Saved data entries |

_ _ _ _

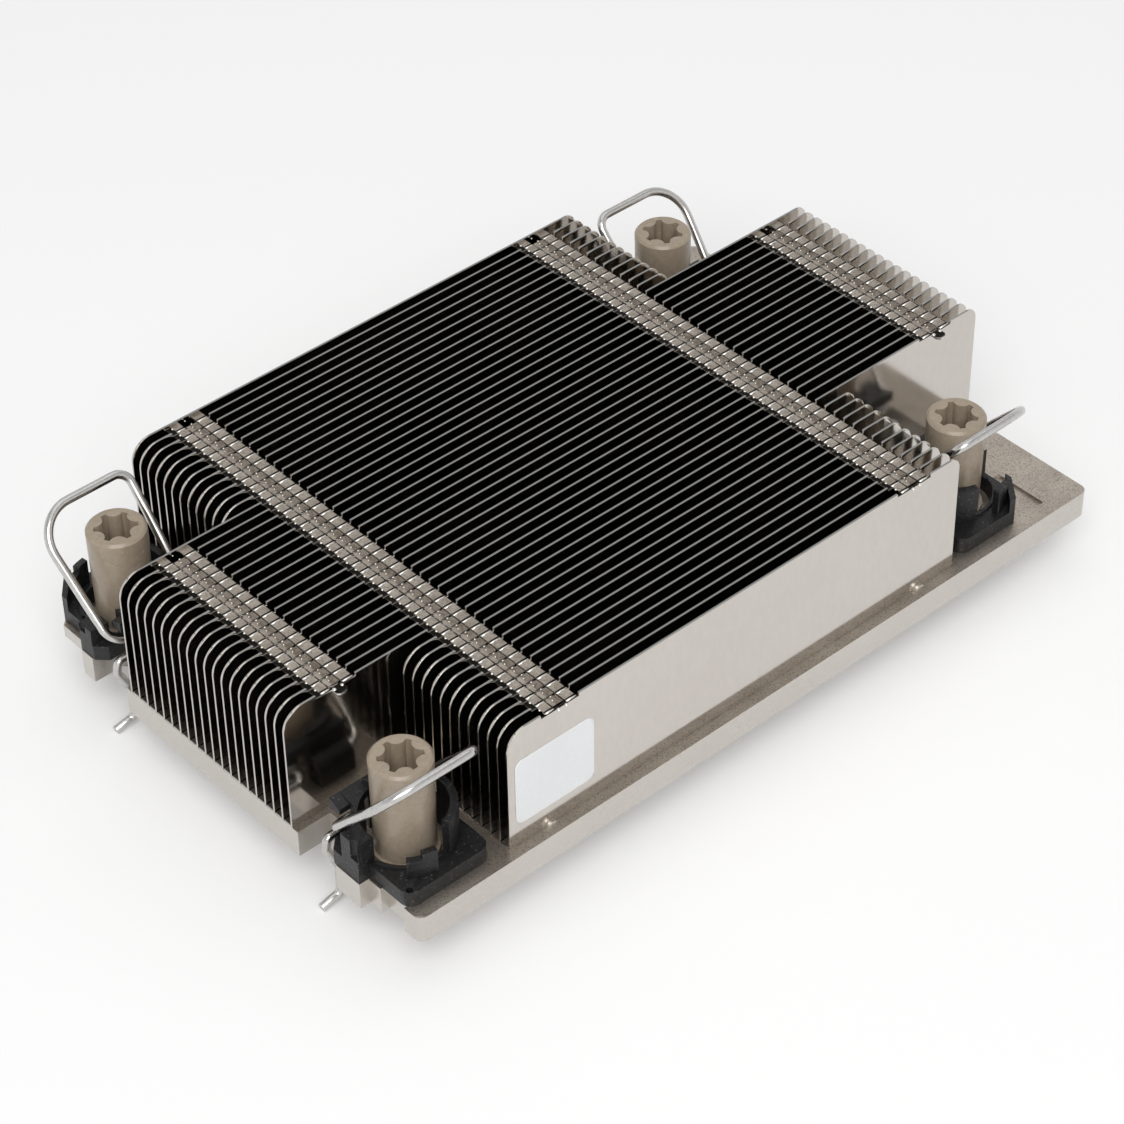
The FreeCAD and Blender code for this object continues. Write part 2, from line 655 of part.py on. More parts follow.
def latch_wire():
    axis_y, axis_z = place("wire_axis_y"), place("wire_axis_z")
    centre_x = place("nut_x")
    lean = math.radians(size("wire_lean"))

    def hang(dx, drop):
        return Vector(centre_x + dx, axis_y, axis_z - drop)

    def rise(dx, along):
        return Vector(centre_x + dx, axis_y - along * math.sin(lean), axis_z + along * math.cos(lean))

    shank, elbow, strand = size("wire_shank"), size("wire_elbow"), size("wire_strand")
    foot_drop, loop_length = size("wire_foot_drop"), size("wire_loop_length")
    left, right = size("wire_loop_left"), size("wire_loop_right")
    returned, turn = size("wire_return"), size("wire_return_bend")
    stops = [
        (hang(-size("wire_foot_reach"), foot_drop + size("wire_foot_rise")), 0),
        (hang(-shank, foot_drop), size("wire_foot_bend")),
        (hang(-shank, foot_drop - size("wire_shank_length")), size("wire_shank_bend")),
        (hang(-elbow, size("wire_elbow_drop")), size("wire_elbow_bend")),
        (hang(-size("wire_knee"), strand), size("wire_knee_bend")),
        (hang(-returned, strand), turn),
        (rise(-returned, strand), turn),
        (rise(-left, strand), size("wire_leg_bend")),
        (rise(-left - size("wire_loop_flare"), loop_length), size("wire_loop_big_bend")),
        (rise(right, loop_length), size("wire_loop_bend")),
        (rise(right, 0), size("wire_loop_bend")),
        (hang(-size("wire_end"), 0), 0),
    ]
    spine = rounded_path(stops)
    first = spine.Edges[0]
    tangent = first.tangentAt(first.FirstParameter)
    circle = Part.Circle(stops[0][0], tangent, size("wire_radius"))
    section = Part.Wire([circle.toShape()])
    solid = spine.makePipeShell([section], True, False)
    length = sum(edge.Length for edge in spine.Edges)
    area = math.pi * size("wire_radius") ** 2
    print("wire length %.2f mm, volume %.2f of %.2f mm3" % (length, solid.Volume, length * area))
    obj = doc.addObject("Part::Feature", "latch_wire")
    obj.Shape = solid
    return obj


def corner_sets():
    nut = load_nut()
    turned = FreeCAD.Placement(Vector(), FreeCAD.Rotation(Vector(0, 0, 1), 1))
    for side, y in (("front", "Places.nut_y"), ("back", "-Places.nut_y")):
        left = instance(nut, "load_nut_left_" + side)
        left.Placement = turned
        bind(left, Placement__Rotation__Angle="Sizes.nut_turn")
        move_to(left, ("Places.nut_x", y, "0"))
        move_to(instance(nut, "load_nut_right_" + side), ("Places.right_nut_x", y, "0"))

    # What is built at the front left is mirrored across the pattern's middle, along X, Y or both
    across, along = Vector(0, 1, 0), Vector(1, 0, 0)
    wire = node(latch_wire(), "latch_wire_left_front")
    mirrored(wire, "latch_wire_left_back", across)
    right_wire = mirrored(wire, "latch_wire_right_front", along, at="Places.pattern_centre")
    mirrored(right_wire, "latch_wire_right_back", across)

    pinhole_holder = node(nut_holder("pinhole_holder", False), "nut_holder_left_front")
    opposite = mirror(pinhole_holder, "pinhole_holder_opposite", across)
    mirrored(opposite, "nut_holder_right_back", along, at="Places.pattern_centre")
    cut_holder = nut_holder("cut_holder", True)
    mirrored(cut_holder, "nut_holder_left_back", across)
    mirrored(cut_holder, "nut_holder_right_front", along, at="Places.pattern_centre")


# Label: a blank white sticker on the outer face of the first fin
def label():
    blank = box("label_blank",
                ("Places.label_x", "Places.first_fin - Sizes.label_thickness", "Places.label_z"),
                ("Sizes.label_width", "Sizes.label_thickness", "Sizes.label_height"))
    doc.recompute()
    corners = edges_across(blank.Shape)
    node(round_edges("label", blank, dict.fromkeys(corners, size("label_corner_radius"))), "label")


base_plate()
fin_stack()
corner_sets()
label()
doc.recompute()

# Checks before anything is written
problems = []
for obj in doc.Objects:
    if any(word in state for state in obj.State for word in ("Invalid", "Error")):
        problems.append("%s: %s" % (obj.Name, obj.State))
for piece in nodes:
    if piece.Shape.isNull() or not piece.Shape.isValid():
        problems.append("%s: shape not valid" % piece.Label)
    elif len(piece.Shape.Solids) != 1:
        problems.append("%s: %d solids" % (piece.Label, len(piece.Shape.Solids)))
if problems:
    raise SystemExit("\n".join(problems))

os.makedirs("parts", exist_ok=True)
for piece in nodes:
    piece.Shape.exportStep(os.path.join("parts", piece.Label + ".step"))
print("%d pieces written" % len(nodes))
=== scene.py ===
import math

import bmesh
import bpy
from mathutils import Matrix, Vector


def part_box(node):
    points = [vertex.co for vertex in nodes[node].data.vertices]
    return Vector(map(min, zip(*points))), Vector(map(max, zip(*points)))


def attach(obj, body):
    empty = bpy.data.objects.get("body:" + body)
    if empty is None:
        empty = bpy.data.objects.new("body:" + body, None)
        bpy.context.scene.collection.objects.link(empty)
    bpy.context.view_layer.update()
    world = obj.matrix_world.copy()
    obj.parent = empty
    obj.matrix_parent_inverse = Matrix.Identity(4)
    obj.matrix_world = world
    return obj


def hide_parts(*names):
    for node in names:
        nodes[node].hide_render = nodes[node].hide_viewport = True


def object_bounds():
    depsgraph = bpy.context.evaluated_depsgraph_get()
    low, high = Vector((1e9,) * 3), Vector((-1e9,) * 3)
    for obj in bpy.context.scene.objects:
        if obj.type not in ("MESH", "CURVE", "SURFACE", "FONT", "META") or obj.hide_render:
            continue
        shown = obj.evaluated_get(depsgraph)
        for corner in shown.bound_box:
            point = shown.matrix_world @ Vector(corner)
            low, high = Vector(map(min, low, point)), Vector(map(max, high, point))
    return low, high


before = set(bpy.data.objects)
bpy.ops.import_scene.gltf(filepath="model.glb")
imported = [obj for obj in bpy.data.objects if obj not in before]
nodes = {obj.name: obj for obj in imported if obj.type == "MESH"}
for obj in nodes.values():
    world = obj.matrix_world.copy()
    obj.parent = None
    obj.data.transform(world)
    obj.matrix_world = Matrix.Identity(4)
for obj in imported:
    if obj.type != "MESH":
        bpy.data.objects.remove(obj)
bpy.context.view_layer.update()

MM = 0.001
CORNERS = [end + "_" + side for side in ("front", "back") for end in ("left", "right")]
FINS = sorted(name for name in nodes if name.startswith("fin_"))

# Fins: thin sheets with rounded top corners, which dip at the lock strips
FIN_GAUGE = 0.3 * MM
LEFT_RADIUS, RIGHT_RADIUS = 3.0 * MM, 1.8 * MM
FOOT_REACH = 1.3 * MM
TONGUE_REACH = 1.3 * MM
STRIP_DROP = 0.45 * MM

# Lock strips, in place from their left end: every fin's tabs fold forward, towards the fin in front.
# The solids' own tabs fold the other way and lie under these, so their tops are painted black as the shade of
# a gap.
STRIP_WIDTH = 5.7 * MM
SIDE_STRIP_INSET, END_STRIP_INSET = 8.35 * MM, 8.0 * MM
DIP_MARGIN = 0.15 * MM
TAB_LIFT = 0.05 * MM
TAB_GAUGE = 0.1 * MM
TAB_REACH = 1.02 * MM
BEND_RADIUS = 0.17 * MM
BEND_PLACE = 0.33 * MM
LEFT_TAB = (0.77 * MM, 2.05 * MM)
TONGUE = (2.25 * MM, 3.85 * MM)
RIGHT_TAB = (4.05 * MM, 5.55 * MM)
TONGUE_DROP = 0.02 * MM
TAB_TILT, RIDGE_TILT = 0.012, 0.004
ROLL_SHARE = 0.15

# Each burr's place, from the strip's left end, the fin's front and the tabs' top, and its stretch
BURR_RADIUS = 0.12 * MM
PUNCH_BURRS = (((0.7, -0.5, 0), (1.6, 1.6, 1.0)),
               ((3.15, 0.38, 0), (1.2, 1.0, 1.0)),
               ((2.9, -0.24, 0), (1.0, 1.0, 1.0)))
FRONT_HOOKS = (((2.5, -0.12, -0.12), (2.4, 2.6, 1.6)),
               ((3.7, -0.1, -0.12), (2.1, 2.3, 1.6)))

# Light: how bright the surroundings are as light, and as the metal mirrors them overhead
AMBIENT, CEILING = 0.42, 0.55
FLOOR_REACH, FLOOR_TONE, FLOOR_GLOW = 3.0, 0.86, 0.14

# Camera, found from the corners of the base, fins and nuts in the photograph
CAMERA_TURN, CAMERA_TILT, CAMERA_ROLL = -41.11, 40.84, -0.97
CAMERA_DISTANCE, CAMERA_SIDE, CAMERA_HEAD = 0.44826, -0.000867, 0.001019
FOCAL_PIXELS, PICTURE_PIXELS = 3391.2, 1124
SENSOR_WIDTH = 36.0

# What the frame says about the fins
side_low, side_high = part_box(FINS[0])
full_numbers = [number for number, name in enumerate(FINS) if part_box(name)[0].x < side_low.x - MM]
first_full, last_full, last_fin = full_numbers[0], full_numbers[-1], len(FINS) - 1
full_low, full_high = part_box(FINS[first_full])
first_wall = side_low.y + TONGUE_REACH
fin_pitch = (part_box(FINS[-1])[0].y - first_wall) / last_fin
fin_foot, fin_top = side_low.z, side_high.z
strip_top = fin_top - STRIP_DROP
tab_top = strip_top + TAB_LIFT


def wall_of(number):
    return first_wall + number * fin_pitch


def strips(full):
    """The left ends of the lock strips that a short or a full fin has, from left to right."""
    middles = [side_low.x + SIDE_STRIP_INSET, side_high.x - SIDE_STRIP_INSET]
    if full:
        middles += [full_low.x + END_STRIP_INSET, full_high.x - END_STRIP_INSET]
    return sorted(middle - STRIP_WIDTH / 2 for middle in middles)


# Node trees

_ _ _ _

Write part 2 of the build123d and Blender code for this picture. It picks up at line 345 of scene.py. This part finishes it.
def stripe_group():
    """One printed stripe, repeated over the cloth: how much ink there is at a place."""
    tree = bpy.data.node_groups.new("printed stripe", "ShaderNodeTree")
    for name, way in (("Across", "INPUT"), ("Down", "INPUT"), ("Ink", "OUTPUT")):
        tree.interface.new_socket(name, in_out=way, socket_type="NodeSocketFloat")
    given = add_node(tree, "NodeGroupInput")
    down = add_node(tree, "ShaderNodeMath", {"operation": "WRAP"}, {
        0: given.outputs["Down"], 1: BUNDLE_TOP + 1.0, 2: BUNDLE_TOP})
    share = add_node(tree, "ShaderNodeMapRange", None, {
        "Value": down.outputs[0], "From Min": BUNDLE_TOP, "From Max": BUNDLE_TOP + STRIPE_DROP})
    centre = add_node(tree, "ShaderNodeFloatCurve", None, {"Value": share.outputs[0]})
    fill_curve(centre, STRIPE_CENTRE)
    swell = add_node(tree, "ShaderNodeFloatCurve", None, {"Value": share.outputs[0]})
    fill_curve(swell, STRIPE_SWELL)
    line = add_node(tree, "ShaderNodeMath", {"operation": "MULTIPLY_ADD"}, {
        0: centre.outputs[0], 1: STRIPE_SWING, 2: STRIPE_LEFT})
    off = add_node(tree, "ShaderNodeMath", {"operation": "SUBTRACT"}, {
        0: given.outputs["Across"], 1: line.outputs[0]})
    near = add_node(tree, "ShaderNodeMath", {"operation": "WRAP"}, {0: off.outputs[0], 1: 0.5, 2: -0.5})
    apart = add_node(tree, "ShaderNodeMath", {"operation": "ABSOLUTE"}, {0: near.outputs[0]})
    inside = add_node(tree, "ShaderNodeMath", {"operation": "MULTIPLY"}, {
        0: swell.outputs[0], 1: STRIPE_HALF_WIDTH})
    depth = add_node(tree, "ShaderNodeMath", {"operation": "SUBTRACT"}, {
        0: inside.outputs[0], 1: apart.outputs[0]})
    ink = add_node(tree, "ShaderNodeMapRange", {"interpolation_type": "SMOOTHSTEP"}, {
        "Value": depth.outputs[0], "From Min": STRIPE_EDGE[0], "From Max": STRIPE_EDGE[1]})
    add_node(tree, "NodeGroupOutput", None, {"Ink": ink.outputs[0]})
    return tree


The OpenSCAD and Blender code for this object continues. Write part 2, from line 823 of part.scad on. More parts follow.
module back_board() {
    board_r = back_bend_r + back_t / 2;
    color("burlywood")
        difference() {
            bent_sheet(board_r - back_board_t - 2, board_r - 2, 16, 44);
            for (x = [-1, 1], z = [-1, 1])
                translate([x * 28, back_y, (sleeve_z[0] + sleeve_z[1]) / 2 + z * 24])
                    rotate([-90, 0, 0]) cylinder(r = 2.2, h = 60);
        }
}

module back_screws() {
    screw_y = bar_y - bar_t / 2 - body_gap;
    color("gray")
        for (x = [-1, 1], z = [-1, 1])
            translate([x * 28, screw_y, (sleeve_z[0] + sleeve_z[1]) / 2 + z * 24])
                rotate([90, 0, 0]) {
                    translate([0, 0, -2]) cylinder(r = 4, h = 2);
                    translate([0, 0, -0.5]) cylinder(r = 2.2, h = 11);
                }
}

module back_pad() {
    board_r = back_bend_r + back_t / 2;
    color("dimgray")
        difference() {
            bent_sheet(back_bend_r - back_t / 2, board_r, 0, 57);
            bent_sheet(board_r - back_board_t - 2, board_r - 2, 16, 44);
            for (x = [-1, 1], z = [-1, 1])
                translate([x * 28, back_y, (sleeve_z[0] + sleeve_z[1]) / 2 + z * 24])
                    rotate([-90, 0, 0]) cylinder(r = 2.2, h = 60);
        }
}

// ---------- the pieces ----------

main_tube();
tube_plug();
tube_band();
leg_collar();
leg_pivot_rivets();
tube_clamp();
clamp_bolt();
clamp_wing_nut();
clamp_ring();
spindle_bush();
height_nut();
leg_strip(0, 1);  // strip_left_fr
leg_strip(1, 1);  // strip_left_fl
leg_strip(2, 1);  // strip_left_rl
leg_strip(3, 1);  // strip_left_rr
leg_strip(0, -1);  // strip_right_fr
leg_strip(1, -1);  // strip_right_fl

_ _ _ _

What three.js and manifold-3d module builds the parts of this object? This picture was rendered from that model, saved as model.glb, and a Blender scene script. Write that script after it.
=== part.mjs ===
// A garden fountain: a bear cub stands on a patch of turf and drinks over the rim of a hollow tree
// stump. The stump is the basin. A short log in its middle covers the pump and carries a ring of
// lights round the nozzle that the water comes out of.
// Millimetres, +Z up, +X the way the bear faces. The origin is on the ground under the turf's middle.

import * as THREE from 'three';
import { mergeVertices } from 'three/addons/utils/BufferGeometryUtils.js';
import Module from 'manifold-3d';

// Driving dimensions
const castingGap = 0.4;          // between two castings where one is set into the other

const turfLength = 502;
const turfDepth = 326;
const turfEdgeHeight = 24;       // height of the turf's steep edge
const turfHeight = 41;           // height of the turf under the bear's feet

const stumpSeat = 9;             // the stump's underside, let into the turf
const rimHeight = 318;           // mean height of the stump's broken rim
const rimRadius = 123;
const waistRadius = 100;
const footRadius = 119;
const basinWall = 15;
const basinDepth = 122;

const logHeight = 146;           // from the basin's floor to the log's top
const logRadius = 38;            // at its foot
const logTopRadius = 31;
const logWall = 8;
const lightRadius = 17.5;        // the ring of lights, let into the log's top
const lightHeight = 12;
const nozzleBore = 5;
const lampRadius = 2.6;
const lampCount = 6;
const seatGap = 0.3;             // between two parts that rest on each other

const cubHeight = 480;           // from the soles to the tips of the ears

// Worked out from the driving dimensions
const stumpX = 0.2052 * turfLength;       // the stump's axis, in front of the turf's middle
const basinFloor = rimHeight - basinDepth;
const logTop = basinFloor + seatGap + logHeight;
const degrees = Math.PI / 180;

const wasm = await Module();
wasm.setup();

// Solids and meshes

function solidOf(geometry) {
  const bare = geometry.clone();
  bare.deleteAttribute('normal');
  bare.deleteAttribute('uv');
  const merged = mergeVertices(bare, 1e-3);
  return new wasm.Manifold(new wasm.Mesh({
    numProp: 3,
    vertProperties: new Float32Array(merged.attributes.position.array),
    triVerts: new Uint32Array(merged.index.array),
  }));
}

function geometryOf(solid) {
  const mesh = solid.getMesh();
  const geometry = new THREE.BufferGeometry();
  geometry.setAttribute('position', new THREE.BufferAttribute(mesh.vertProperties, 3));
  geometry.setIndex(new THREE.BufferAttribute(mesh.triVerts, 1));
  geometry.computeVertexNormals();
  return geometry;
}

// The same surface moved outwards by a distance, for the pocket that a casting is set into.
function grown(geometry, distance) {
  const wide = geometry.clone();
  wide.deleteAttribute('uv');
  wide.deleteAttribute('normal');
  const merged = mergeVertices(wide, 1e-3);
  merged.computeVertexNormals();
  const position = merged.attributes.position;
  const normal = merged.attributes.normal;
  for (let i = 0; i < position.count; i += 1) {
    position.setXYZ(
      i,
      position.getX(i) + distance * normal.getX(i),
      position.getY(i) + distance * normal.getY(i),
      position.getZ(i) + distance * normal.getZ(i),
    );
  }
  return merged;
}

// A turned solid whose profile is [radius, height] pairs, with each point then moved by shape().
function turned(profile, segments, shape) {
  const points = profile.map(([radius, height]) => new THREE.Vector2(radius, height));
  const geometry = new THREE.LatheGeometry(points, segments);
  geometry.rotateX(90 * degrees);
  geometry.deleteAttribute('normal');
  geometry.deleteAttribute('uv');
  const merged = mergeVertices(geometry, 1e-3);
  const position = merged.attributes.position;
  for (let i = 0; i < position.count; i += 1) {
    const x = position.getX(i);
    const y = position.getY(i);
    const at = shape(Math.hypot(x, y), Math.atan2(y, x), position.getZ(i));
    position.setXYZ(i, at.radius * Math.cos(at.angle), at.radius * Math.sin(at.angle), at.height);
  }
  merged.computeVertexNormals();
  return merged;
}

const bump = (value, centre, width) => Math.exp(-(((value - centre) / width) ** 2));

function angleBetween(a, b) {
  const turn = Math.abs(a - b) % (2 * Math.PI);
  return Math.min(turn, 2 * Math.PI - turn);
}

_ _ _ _

AIM OF THE TASK | Each line from the line with "base_plate()" to the line with "in imported if" is to be echoed exactly; both boundary lines are included, and nothing else is to be output.

COMPLETED TASK |
base_plate()
fin_stack()
corner_sets()
label()
doc.recompute()

# Checks before anything is written
problems = []
for obj in doc.Objects:
    if any(word in state for state in obj.State for word in ("Invalid", "Error")):
        problems.append("%s: %s" % (obj.Name, obj.State))
for piece in nodes:
    if piece.Shape.isNull() or not piece.Shape.isValid():
        problems.append("%s: shape not valid" % piece.Label)
    elif len(piece.Shape.Solids) != 1:
        problems.append("%s: %d solids" % (piece.Label, len(piece.Shape.Solids)))
if problems:
    raise SystemExit("\n".join(problems))

os.makedirs("parts", exist_ok=True)
for piece in nodes:
    piece.Shape.exportStep(os.path.join("parts", piece.Label + ".step"))
print("%d pieces written" % len(nodes))
=== scene.py ===
import math

import bmesh
import bpy
from mathutils import Matrix, Vector


def part_box(node):
    points = [vertex.co for vertex in nodes[node].data.vertices]
    return Vector(map(min, zip(*points))), Vector(map(max, zip(*points)))


def attach(obj, body):
    empty = bpy.data.objects.get("body:" + body)
    if empty is None:
        empty = bpy.data.objects.new("body:" + body, None)
        bpy.context.scene.collection.objects.link(empty)
    bpy.context.view_layer.update()
    world = obj.matrix_world.copy()
    obj.parent = empty
    obj.matrix_parent_inverse = Matrix.Identity(4)
    obj.matrix_world = world
    return obj


def hide_parts(*names):
    for node in names:
        nodes[node].hide_render = nodes[node].hide_viewport = True


def object_bounds():
    depsgraph = bpy.context.evaluated_depsgraph_get()
    low, high = Vector((1e9,) * 3), Vector((-1e9,) * 3)
    for obj in bpy.context.scene.objects:
        if obj.type not in ("MESH", "CURVE", "SURFACE", "FONT", "META") or obj.hide_render:
            continue
        shown = obj.evaluated_get(depsgraph)
        for corner in shown.bound_box:
            point = shown.matrix_world @ Vector(corner)
            low, high = Vector(map(min, low, point)), Vector(map(max, high, point))
    return low, high


before = set(bpy.data.objects)
bpy.ops.import_scene.gltf(filepath="model.glb")
imported = [obj for obj in bpy.data.objects if obj not in before]
nodes = {obj.name: obj for obj in imported if obj.type == "MESH"}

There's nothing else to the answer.